REQUIRED TASK —
Below are some entries. Output each one exactly as it appears.

SOURCE RECORDS —
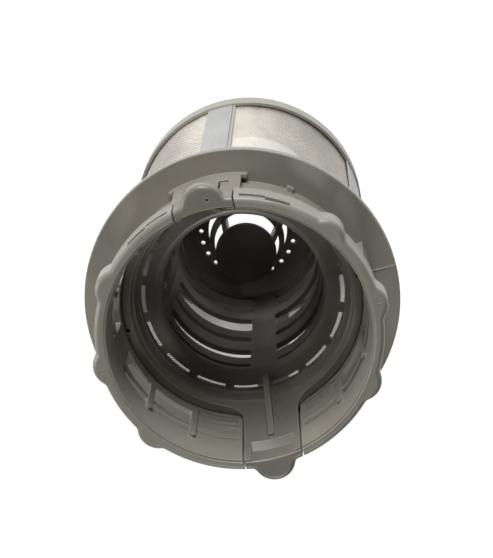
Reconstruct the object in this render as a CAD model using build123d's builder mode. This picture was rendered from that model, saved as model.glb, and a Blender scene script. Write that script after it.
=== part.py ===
from build123d import *
from math import atan, cos, degrees, radians, sin
import os

# A dishwasher's sump filter, upright on its cage, with the grip rim on top.
# The origin is the bottom centre of the cage, Z runs up the axis, and the two pull arms lie on the Y axis.

# Cage and fine mesh
cage_radius = 39.95
cage_wall = 2.35
bottom_ring_height = 8.5
bottom_lip_radius = 26.0
bottom_lip_thickness = 1.8
top_band_height = 6.0
strip_step = 0.5
front_strip_width = 8.9
side_strip_width = 19.3
bead_width = 0.6
bead_groove = 0.4
ring_edge_round = 0.5
mesh_radius = 38.9
mesh_thickness = 0.4
mesh_bite = 3.0

# Flange and neck of the collar
flange_face = 105.5
flange_reach = 7.55
flange_thickness = 2.7
flange_edge_round = 0.4
cage_rebate = 0.5
spigot_depth = 5.0
spigot_clearance = 0.15
seat_radius = 35.0
seat_drop = 1.6
neck_height = 20.5
neck_bore = 36.4
neck_wall = 1.25
neck_flare_length = 10.0
neck_flare_reach = 0.75
parting_line_width = 0.4
parting_line_height = 0.12

# Grip rim and lobes
rim_height = 10.0
rim_radius = 41.3
rim_wall = 1.6
rim_edge_round = 1.5
lip_radius = 38.0
lip_step_width = 0.7
lip_step_depth = 0.4
lobe_round = 6.2
lobe_roof = 3.0
lobe_core_radius = 39.4
side_lobe_centre = 37.1
side_lobe_height = 8.0
side_lobe_blend = 2.0
side_lobe_angle = 36.0
arm_lobe_centre = 39.6
arm_lobe_height = 4.0
arm_lobe_blend = 1.6
rim_groove_depth = 1.2
rim_groove_height = 2.4
rim_groove_drop = 4.1
rim_groove_rise = 1.0
rim_groove_angle = 10.2
rim_groove_start_angle = 14.6

# Windows through the neck, the pocket beside each arm and the ribs between them,
# all counted from the side lobes towards the arms
neck_window_angles = [(7.0, 26.8), (30.0, 50.8)]
neck_pocket_angles = (54.0, 74.2)
neck_rib_angles = [28.4, 52.4]
neck_rib_width = 2.0
neck_rib_round = 0.9
neck_rib_height = 22.0
window_sill = 5.5
window_lintel = 1.2
window_corner = 0.8
window_rail_drop = 5.6
window_rail_height = 2.0
window_rail_set_back = 0.5
window_rail_lap_angle = 1.0
pocket_sill = 2.0
pocket_depth = 0.7
pocket_slot_drop = 1.0
pocket_slot_height = 2.0
pocket_ridge_heights = [6.2, 9.2]
pocket_ridge_thickness = 0.4

# Housings round the arms and the two plain side blocks
housing_radius = 40.4
housing_width = 21.0
housing_wall = 1.5
side_block_width = 20.0
ledge_reach = 1.8
ledge_height = 2.2
ledge_wall = 1.2
tab_width = 1.9
tab_height = 2.0
tab_reach = 1.3
tab_angle = 233.5

# Cuts through each housing's wall: start from the arm's middle, width, foot above the flange and height
housing_cuts = [
    (-7.0, 2.5, 8.0, 2.0),
    (-4.6, 0.7, 8.0, 8.4),
    (-3.0, 2.3, 11.3, 1.7),
    (3.2, 0.8, 11.6, 1.7),
    (5.3, 1.6, 7.7, 2.2),
]

# Arms of the coarse filter
arm_width = 16.9
arm_gap = 0.5
arm_plate_straight = 6.5
arm_plate_bend = 3.5
arm_plate_outer_top = 38.2
arm_foot_width = 36.0
arm_foot_blend = 5.0
arm_recess_drop = 0.7
arm_recess_slope = 2.6
arm_recess_depth = 1.6
arm_recess_lip_depth = 0.5
arm_recess_width = 12.8
fin_width = 1.7
fin_foot_radius = 26.8
fin_head_drop = 2.2
fin_head_depth = 1.3

# Cup, shoulder and basket of the coarse filter
cup_clearance = 0.3
seat_clearance = 0.1
cup_rim_thickness = 2.0
cup_mouth_radius = 33.8
cup_wall = 1.5
cup_depth = 8.0
cup_ledge_heights = [1.3, 5.4]
cup_ledge_reach = 0.5
cup_ledge_rise = 0.2
shoulder_radius = 31.1
basket_height = 64.5
basket_wall = 1.6
basket_top_radius = 25.1
basket_bottom_radius = 22.4
shoulder_round = 2.0
shoulder_slot_width = 1.3
shoulder_slot_count = 16
shoulder_slot_angle = 17.2
basket_slot_angle = 71.0
basket_slot_round = 0.9
key_notch_width = 1.4
key_notch_depth = 1.1
lobe_mark_radius = 0.5
lobe_mark_depth = 0.4
lobe_mark_offset = 1.8

# Rows of slots in the basket: depth of the row's head below the shoulder, and height
basket_slot_rows = [(48.8, 11.3), (32.7, 9.9), (23.7, 3.5), (10.6, 5.9), (3.3, 2.3)]

# Floor insert of the basket
floor_clearance = 0.12
floor_edge_rise = 2.4
floor_edge_thickness = 2.0
floor_dish_depth = 5.9
floor_dish_radius = 17.2
floor_bulge_out_share = 0.6
floor_bulge_up_share = 0.32
floor_wall = 1.6
floor_opening_radius = 13.4
floor_opening_rise = 0.7
drain_hole_radius = 0.75
drain_ring_radius = 15.93
drain_hole_count = 24
drain_hole_turn_angle = 1.7
cone_ring_inner_radius = 10.76
cone_ring_outer_radius = 12.57
cone_ring_lift = 10.2
cone_ring_rise = 3.0
cap_radius = 10.0
cap_lift = 24.6
cap_skirt_height = 1.6
cap_rise = 3.3
cap_wall = 1.5
strut_width = 1.9
strut_depth = 1.8
strut_angles = [64.5, 191.0, 298.0]

# How far a cut runs past what it cuts, and how near two sizes are to count as the same
cut_margin = 1.0
same_size = 0.01

# Sizes that follow
flange_radius = cage_radius + flange_reach
flange_underside = flange_face - flange_thickness
cage_bore = cage_radius - cage_wall
strip_radius = cage_radius - strip_step
cage_height = flange_underside + cage_rebate
cage_window_head = flange_underside - top_band_height
neck_radius = neck_bore + neck_wall
rim_foot = flange_face + neck_height
rim_top = rim_foot + rim_height
lip_foot = rim_top - lip_step_depth
neck_flare_height = rim_foot - neck_flare_length
window_foot = flange_face + window_sill
window_head = rim_foot - window_lintel
window_rail_foot = window_head - window_rail_drop
arm_slot_width = arm_width + 2 * arm_gap
arm_recess_foot = rim_foot - arm_recess_drop
arm_recess_back = arm_recess_foot + arm_recess_slope
fin_head = rim_foot - fin_head_drop
housing_bore = housing_radius - housing_wall
seat_height = flange_face - seat_drop
cup_rim_radius = neck_bore - cup_clearance
cup_rim_foot = seat_height + seat_clearance
cup_rim_height = cup_rim_foot + cup_rim_thickness
shoulder_height = cup_rim_height - cup_depth
shoulder_foot = shoulder_height - basket_wall
basket_foot = shoulder_height - basket_height
floor_edge_height = basket_foot + floor_edge_rise
floor_dish_height = floor_edge_height - floor_dish_depth
cone_ring_foot = floor_dish_height + cone_ring_lift
cap_skirt_foot = floor_dish_height + cap_lift
arms = [90, 270]
sides = [0, 180]
reach = 2 * flange_radius
quarters = [(side, sign) for side in sides for sign in (1, -1)]


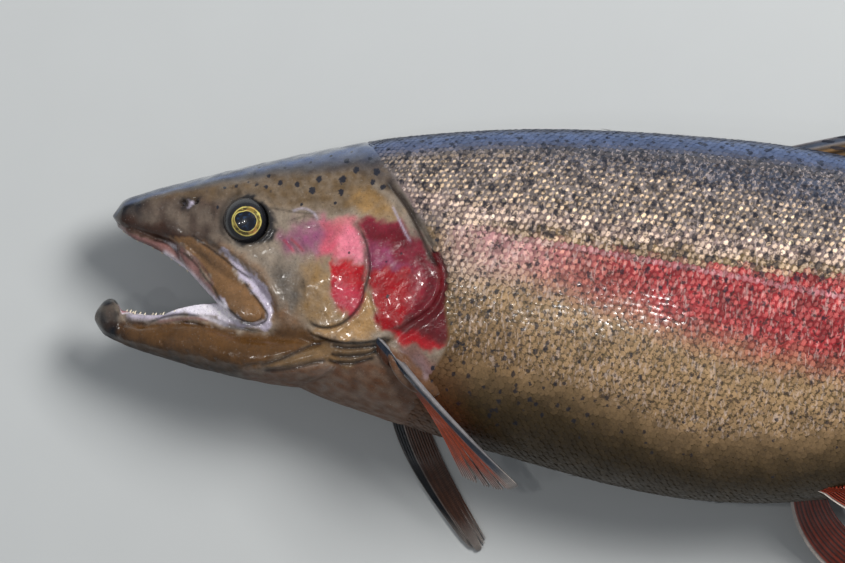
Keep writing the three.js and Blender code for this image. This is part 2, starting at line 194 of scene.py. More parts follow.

RIGHT ANSWER —
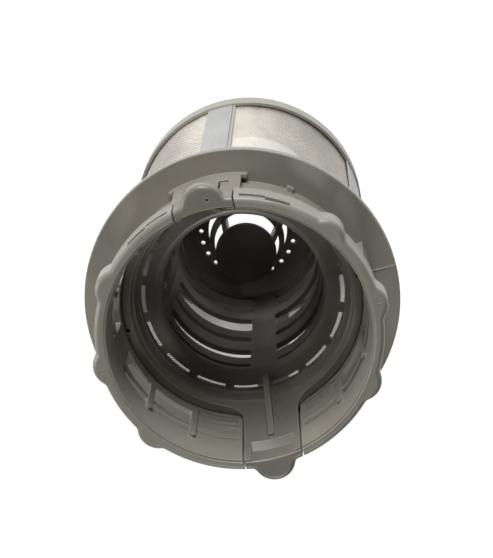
Reconstruct the object in this render as a CAD model using build123d's builder mode. This picture was rendered from that model, saved as model.glb, and a Blender scene script. Write that script after it.
=== part.py ===
from build123d import *
from math import atan, cos, degrees, radians, sin
import os

# A dishwasher's sump filter, upright on its cage, with the grip rim on top.
# The origin is the bottom centre of the cage, Z runs up the axis, and the two pull arms lie on the Y axis.

# Cage and fine mesh
cage_radius = 39.95
cage_wall = 2.35
bottom_ring_height = 8.5
bottom_lip_radius = 26.0
bottom_lip_thickness = 1.8
top_band_height = 6.0
strip_step = 0.5
front_strip_width = 8.9
side_strip_width = 19.3
bead_width = 0.6
bead_groove = 0.4
ring_edge_round = 0.5
mesh_radius = 38.9
mesh_thickness = 0.4
mesh_bite = 3.0

# Flange and neck of the collar
flange_face = 105.5
flange_reach = 7.55
flange_thickness = 2.7
flange_edge_round = 0.4
cage_rebate = 0.5
spigot_depth = 5.0
spigot_clearance = 0.15
seat_radius = 35.0
seat_drop = 1.6
neck_height = 20.5
neck_bore = 36.4
neck_wall = 1.25
neck_flare_length = 10.0
neck_flare_reach = 0.75
parting_line_width = 0.4
parting_line_height = 0.12

# Grip rim and lobes
rim_height = 10.0
rim_radius = 41.3
rim_wall = 1.6
rim_edge_round = 1.5
lip_radius = 38.0
lip_step_width = 0.7
lip_step_depth = 0.4
lobe_round = 6.2
lobe_roof = 3.0
lobe_core_radius = 39.4
side_lobe_centre = 37.1
side_lobe_height = 8.0
side_lobe_blend = 2.0
side_lobe_angle = 36.0
arm_lobe_centre = 39.6
arm_lobe_height = 4.0
arm_lobe_blend = 1.6
rim_groove_depth = 1.2
rim_groove_height = 2.4
rim_groove_drop = 4.1
rim_groove_rise = 1.0
rim_groove_angle = 10.2
rim_groove_start_angle = 14.6

# Windows through the neck, the pocket beside each arm and the ribs between them,
# all counted from the side lobes towards the arms
neck_window_angles = [(7.0, 26.8), (30.0, 50.8)]
neck_pocket_angles = (54.0, 74.2)
neck_rib_angles = [28.4, 52.4]
neck_rib_width = 2.0
neck_rib_round = 0.9
neck_rib_height = 22.0
window_sill = 5.5
window_lintel = 1.2
window_corner = 0.8
window_rail_drop = 5.6
window_rail_height = 2.0
window_rail_set_back = 0.5
window_rail_lap_angle = 1.0
pocket_sill = 2.0
pocket_depth = 0.7
pocket_slot_drop = 1.0
pocket_slot_height = 2.0
pocket_ridge_heights = [6.2, 9.2]
pocket_ridge_thickness = 0.4

# Housings round the arms and the two plain side blocks
housing_radius = 40.4
housing_width = 21.0
housing_wall = 1.5
side_block_width = 20.0
ledge_reach = 1.8
ledge_height = 2.2
ledge_wall = 1.2
tab_width = 1.9
tab_height = 2.0
tab_reach = 1.3
tab_angle = 233.5

# Cuts through each housing's wall: start from the arm's middle, width, foot above the flange and height
housing_cuts = [
    (-7.0, 2.5, 8.0, 2.0),
    (-4.6, 0.7, 8.0, 8.4),
    (-3.0, 2.3, 11.3, 1.7),
    (3.2, 0.8, 11.6, 1.7),
    (5.3, 1.6, 7.7, 2.2),
]

# Arms of the coarse filter
arm_width = 16.9
arm_gap = 0.5
arm_plate_straight = 6.5
arm_plate_bend = 3.5
arm_plate_outer_top = 38.2
arm_foot_width = 36.0
arm_foot_blend = 5.0
arm_recess_drop = 0.7
arm_recess_slope = 2.6
arm_recess_depth = 1.6
arm_recess_lip_depth = 0.5
arm_recess_width = 12.8
fin_width = 1.7
fin_foot_radius = 26.8
fin_head_drop = 2.2
fin_head_depth = 1.3

# Cup, shoulder and basket of the coarse filter
cup_clearance = 0.3
seat_clearance = 0.1
cup_rim_thickness = 2.0
cup_mouth_radius = 33.8
cup_wall = 1.5
cup_depth = 8.0
cup_ledge_heights = [1.3, 5.4]
cup_ledge_reach = 0.5
cup_ledge_rise = 0.2
shoulder_radius = 31.1
basket_height = 64.5
basket_wall = 1.6
basket_top_radius = 25.1
basket_bottom_radius = 22.4
shoulder_round = 2.0
shoulder_slot_width = 1.3
shoulder_slot_count = 16
shoulder_slot_angle = 17.2
basket_slot_angle = 71.0
basket_slot_round = 0.9
key_notch_width = 1.4
key_notch_depth = 1.1
lobe_mark_radius = 0.5
lobe_mark_depth = 0.4
lobe_mark_offset = 1.8

# Rows of slots in the basket: depth of the row's head below the shoulder, and height
basket_slot_rows = [(48.8, 11.3), (32.7, 9.9), (23.7, 3.5), (10.6, 5.9), (3.3, 2.3)]

# Floor insert of the basket
floor_clearance = 0.12
floor_edge_rise = 2.4
floor_edge_thickness = 2.0
floor_dish_depth = 5.9
floor_dish_radius = 17.2
floor_bulge_out_share = 0.6
floor_bulge_up_share = 0.32
floor_wall = 1.6
floor_opening_radius = 13.4
floor_opening_rise = 0.7
drain_hole_radius = 0.75
drain_ring_radius = 15.93
drain_hole_count = 24
drain_hole_turn_angle = 1.7
cone_ring_inner_radius = 10.76
cone_ring_outer_radius = 12.57
cone_ring_lift = 10.2
cone_ring_rise = 3.0
cap_radius = 10.0
cap_lift = 24.6
cap_skirt_height = 1.6
cap_rise = 3.3
cap_wall = 1.5
strut_width = 1.9
strut_depth = 1.8
strut_angles = [64.5, 191.0, 298.0]

# How far a cut runs past what it cuts, and how near two sizes are to count as the same
cut_margin = 1.0
same_size = 0.01

# Sizes that follow
flange_radius = cage_radius + flange_reach
flange_underside = flange_face - flange_thickness
cage_bore = cage_radius - cage_wall
strip_radius = cage_radius - strip_step
cage_height = flange_underside + cage_rebate
cage_window_head = flange_underside - top_band_height
neck_radius = neck_bore + neck_wall
rim_foot = flange_face + neck_height
rim_top = rim_foot + rim_height
lip_foot = rim_top - lip_step_depth
neck_flare_height = rim_foot - neck_flare_length
window_foot = flange_face + window_sill
window_head = rim_foot - window_lintel
window_rail_foot = window_head - window_rail_drop
arm_slot_width = arm_width + 2 * arm_gap
arm_recess_foot = rim_foot - arm_recess_drop
arm_recess_back = arm_recess_foot + arm_recess_slope
fin_head = rim_foot - fin_head_drop
housing_bore = housing_radius - housing_wall
seat_height = flange_face - seat_drop
cup_rim_radius = neck_bore - cup_clearance
cup_rim_foot = seat_height + seat_clearance
cup_rim_height = cup_rim_foot + cup_rim_thickness
shoulder_height = cup_rim_height - cup_depth
shoulder_foot = shoulder_height - basket_wall
basket_foot = shoulder_height - basket_height
floor_edge_height = basket_foot + floor_edge_rise
floor_dish_height = floor_edge_height - floor_dish_depth
cone_ring_foot = floor_dish_height + cone_ring_lift
cap_skirt_foot = floor_dish_height + cap_lift
arms = [90, 270]
sides = [0, 180]
reach = 2 * flange_radius
quarters = [(side, sign) for side in sides for sign in (1, -1)]


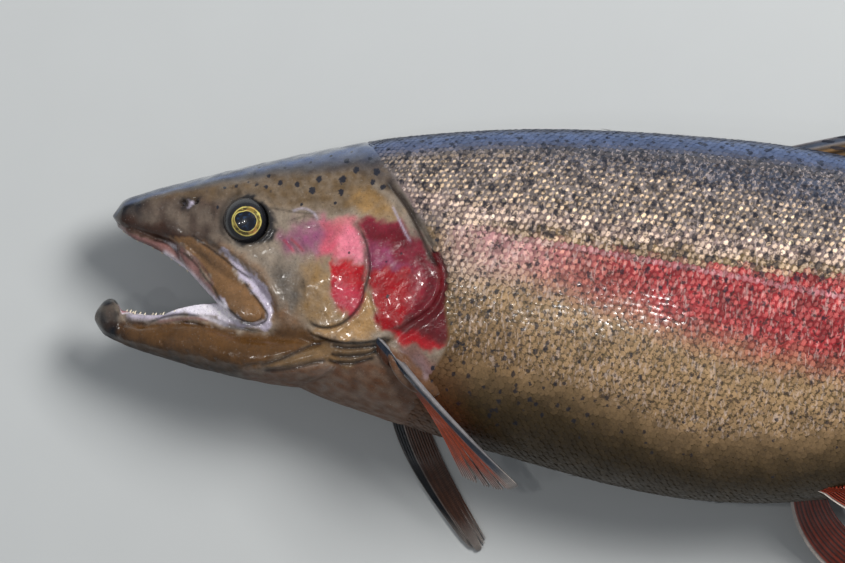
Keep writing the three.js and Blender code for this image. This is part 2, starting at line 194 of scene.py. More parts follow.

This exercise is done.